## begin

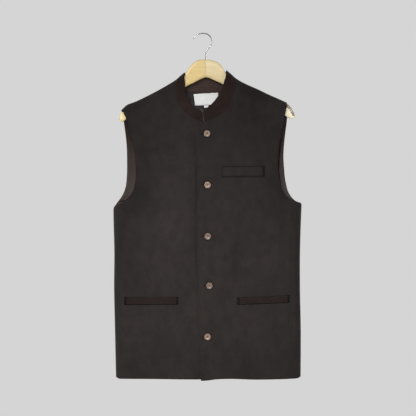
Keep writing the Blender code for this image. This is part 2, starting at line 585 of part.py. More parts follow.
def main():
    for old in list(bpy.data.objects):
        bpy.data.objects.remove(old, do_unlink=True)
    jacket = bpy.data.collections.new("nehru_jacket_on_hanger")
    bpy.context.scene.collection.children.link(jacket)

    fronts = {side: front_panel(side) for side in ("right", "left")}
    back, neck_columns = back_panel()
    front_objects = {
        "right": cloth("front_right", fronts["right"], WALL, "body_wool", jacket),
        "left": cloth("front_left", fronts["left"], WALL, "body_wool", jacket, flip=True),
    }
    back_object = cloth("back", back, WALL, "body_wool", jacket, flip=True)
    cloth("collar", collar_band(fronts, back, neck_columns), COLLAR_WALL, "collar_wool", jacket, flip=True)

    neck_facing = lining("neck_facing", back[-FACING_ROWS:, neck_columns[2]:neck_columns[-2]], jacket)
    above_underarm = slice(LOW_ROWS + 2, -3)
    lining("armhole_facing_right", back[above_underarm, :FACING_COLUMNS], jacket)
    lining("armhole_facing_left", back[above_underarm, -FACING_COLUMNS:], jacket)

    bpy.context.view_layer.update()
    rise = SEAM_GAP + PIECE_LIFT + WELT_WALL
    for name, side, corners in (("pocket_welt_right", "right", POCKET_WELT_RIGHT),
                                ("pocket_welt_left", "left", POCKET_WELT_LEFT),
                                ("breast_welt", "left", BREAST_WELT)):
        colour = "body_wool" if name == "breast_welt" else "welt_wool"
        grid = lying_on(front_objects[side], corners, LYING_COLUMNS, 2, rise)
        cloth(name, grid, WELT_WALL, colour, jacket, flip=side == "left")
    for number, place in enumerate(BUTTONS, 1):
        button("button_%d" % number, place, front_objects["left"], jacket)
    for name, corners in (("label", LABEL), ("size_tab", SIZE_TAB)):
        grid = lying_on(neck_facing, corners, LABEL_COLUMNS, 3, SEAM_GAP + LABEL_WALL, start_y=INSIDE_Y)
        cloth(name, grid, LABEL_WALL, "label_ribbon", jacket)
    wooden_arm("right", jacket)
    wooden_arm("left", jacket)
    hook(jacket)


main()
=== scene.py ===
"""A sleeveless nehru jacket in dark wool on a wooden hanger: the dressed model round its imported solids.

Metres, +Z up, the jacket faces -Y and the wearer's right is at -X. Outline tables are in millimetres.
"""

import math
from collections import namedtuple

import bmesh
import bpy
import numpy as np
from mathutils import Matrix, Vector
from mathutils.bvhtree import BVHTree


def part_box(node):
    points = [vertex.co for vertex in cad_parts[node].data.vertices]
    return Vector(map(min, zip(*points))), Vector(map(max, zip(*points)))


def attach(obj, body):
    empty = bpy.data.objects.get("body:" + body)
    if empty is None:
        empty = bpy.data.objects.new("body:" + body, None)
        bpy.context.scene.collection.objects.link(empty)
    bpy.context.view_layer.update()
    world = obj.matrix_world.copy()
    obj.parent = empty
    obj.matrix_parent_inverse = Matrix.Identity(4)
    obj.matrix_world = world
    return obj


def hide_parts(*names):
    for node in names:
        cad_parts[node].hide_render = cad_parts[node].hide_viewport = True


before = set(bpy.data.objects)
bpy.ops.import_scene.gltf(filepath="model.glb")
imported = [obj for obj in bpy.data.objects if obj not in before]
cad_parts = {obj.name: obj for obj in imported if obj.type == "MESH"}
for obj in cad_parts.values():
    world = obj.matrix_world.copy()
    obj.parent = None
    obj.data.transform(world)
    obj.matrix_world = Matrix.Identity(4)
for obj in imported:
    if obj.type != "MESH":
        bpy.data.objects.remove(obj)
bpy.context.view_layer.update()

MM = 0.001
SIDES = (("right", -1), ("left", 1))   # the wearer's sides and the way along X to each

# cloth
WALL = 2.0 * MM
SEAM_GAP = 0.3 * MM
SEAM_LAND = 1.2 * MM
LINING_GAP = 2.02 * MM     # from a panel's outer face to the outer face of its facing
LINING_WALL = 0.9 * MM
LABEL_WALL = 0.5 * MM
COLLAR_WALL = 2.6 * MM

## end

Given instruction:
Retype, exactly and only, the lines running from the one with "bpy.data.objects.remove(obj)" through the final line of the listing above.

Result:
        bpy.data.objects.remove(obj)
bpy.context.view_layer.update()

MM = 0.001
SIDES = (("right", -1), ("left", 1))   # the wearer's sides and the way along X to each

# cloth
WALL = 2.0 * MM
SEAM_GAP = 0.3 * MM
SEAM_LAND = 1.2 * MM
LINING_GAP = 2.02 * MM     # from a panel's outer face to the outer face of its facing
LINING_WALL = 0.9 * MM
LABEL_WALL = 0.5 * MM
COLLAR_WALL = 2.6 * MM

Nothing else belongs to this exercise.